Sur le plan graphique, je ne partage pas du tout ce choix de donner à Daredevil l’allure d’un colosse. "Mon" Daredevil, c’est celui de Bendis & Maleev ou de Brubaker & Lark (publié de façon régulière au cours de la même période, soit dit en passant), au physique certes athlétique mais presque normal et plutôt mince pour un super-héros ; soit, en somme, un physique en rapport avec sa personnalité. Et non ce surhomme aux muscles hypertrophiés et corps manifestement disproportionné imaginé par Quesada. Quant au reste de la partie graphique, même en tenant compte des années écoulées et malgré quelques belles planches, cela reste un travail banal qui ne s’éloigne pas du style et des postures super-héroïques de base.
Une très grande réussite tant graphique que narrative. Joe Quesada rend un vibrant hommage à l'image paternelle et à son legs. Ce Father, baignant dans une ambiance polar, voit un sérial killer sévir à Hell's Kitchen. Ce qui est fascinant, c'est la capacité des Auteurs Américains à exploiter tous les détails de l'histoire d'un mythe tel Daredevil. Histoire que l'on pense figée dans le marbre à jamais et voilà qu'un tout petit détail est récupéré et extrapolé à merveille. C'est ce que démontre parfaitement ce Father, qui apporte une nouvelle pierre à l'édifice déjà haut de ce mythe.

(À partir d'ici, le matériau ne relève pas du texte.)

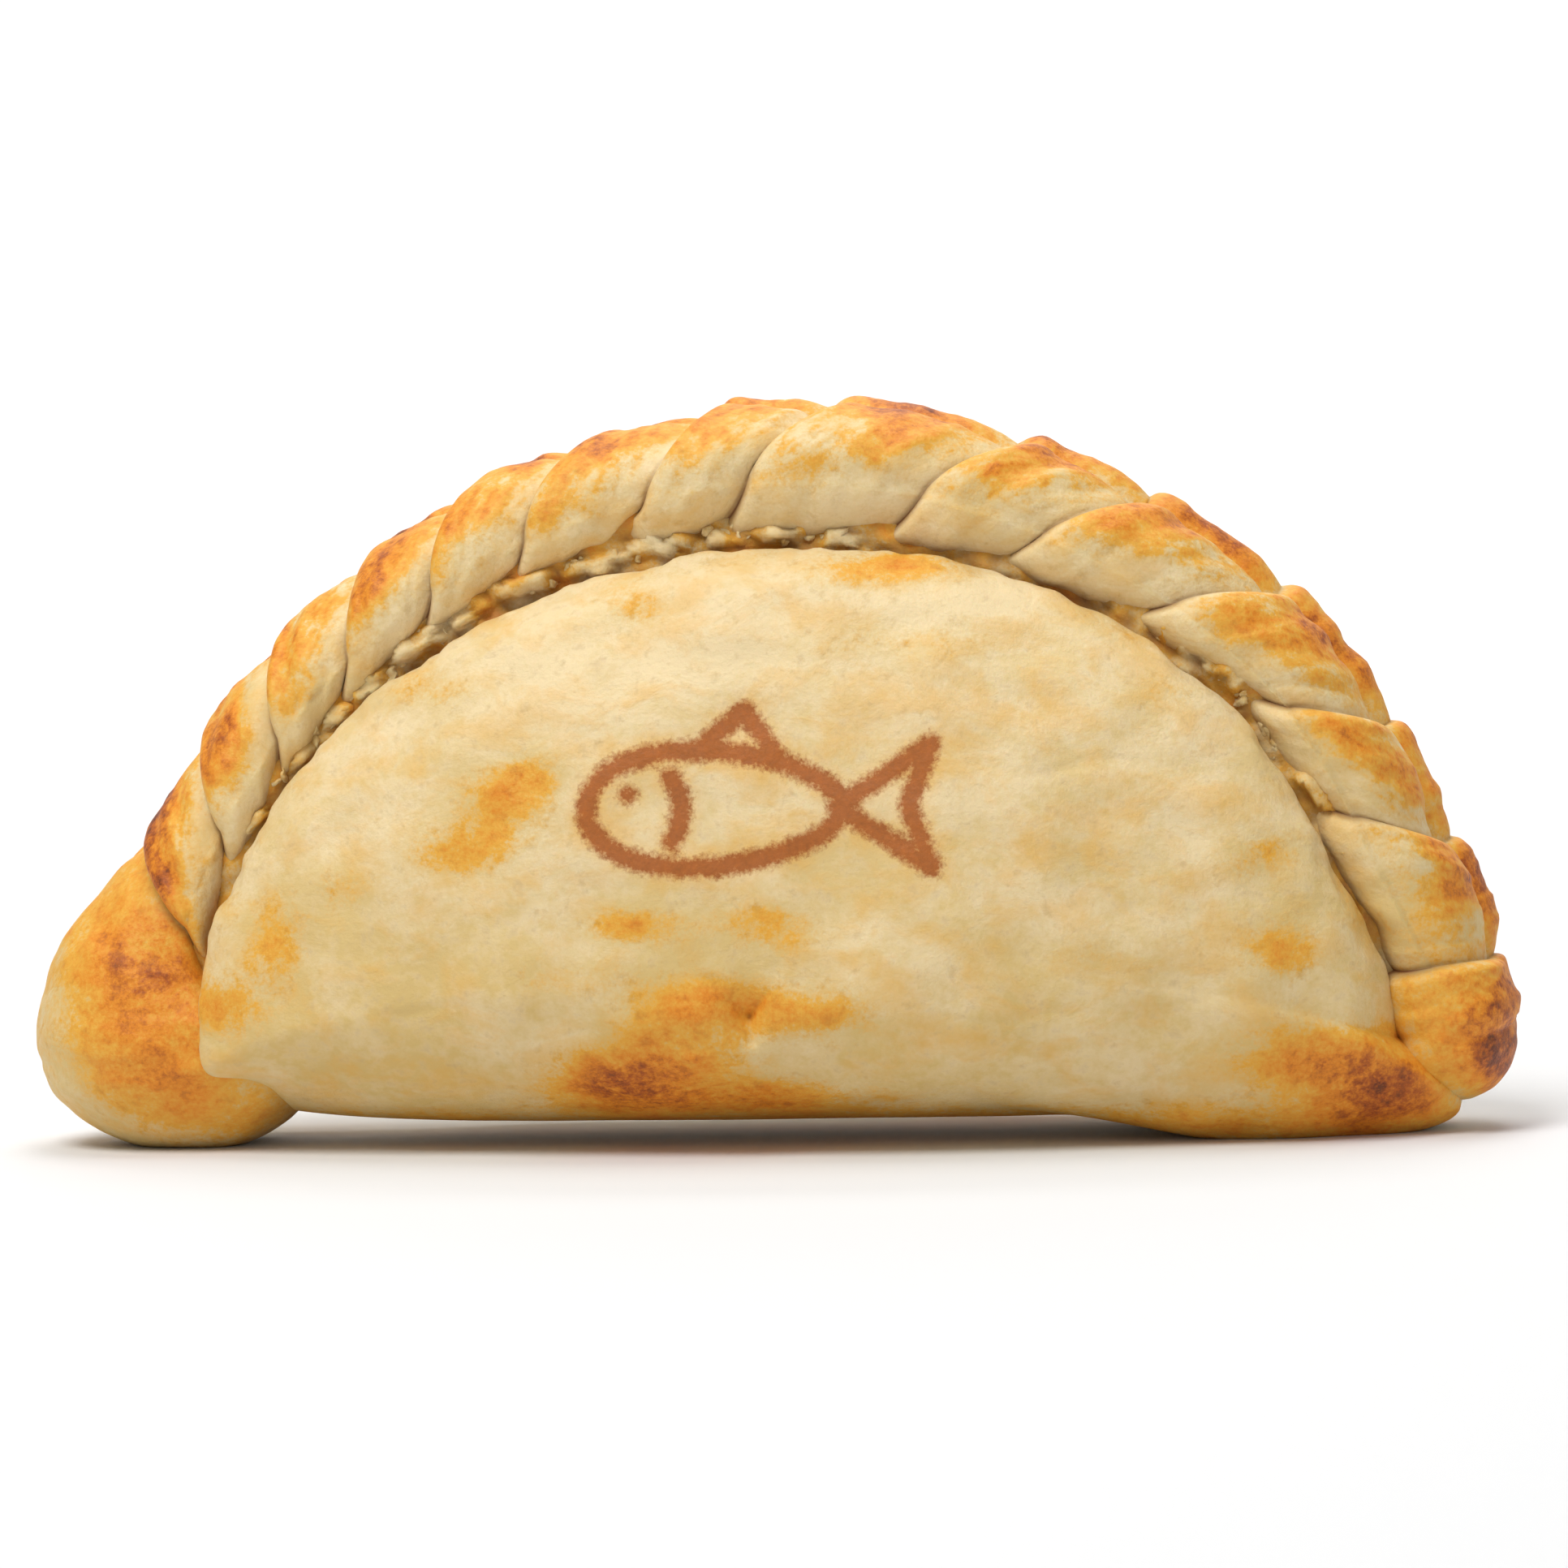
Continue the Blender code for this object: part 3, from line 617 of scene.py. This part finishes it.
def make_rope(sizes, pouch_sizes, material):
    path_x, path_z, lengths = rope_path()
    seam_x, seam_z = pouch_outline(pouch_sizes, np.linspace(0.0, math.pi, 181))
    to_seam = np.hypot(path_x[:, None] - seam_x, path_z[:, None] - seam_z).min(axis=1)
    total = lengths[-1]
    edges = np.concatenate(([0.0], np.cumsum(FOLD_WIDTHS)))
    starts = edges * total / edges[-1]
    folds = len(FOLD_WIDTHS)
    fold, share = [], []
    for i in range(folds):
        count = sizes.rows_per_fold + (30 if i in (0, folds - 1) else 0)
        # Rows crowd towards both ends of a fold, where the surface dives into the crease.
        even = np.arange(count) / count
        crowded = even - 0.09 * np.sin(2.0 * math.pi * even)
        fold.append(np.full(count, i))
        share.append(even if i in (0, folds - 1) else crowded)
    fold = np.concatenate(fold)[1:]
    share = np.concatenate(share)[1:]
    along = starts[fold] + (starts[fold + 1] - starts[fold]) * share
    turn = 2.0 * math.pi * np.arange(sizes.sides) / sizes.sides
    rows = len(along)
    fold, share, along = (np.repeat(v, sizes.sides) for v in (fold, share, along))
    turn = np.tile(turn, rows)

    from_end = total - along
    left = 1.0 - ease(along, 0.55 * LEFT_KNOB_LENGTH, 1.25 * LEFT_KNOB_LENGTH)
    right = 1.0 - ease(from_end, 0.6 * RIGHT_KNOB_LENGTH, 1.3 * RIGHT_KNOB_LENGTH)
    random = np.random.default_rng(7)
    plump = random.uniform(-0.25, 0.25, folds) * MM
    bent = random.uniform(-0.6, 0.6, folds)
    out = sizes.radius + (LEFT_KNOB_RADIUS - sizes.radius) * left + (RIGHT_KNOB_RADIUS - sizes.radius) * right
    deep = (sizes.half_depth + (LEFT_KNOB_DEPTH - sizes.half_depth) * left
            + (RIGHT_KNOB_DEPTH - sizes.half_depth) * right)
    cap = np.sqrt(1.0 - (1.0 - np.minimum(1.0, along / (0.6 * LEFT_KNOB_LENGTH))) ** 2)
    cap *= np.sqrt(1.0 - (1.0 - np.minimum(1.0, from_end / (0.5 * RIGHT_KNOB_LENGTH))) ** 2)
    swell = 1.0 - np.abs(2.0 * share ** 0.72 - 1.0) ** 3.6
    swell = np.where(fold == 0, np.maximum(swell, 1.0 - ease(share, 0.6, 1.0)), swell)
    swell = np.where(fold == folds - 1, np.maximum(swell, ease(share, 0.0, 0.35)), swell)
    lean = sizes.lean * ease(along, 0.4 * LEFT_KNOB_LENGTH, 1.2 * LEFT_KNOB_LENGTH) * ease(
        from_end, 0.3 * RIGHT_KNOB_LENGTH,
            2.2 * RIGHT_KNOB_LENGTH)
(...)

Cet album est un pure régal du début à la fin. L'intrigue est passionnante à suivre avec un suspense présent jusqu'à la fin et une conclusion absolument superbe. Les personnages sont plus qu'intéressants et donnent envie d'en apprendre plus sur eux. Je ne connais pas très bien le personnage de Daredevil mais ça ne m'a aucunement géné pour la lecture de l'album. Le dessin est quant à lui une totale réussite. Un album à lire absolument que l'on soit fan ou non du personnage.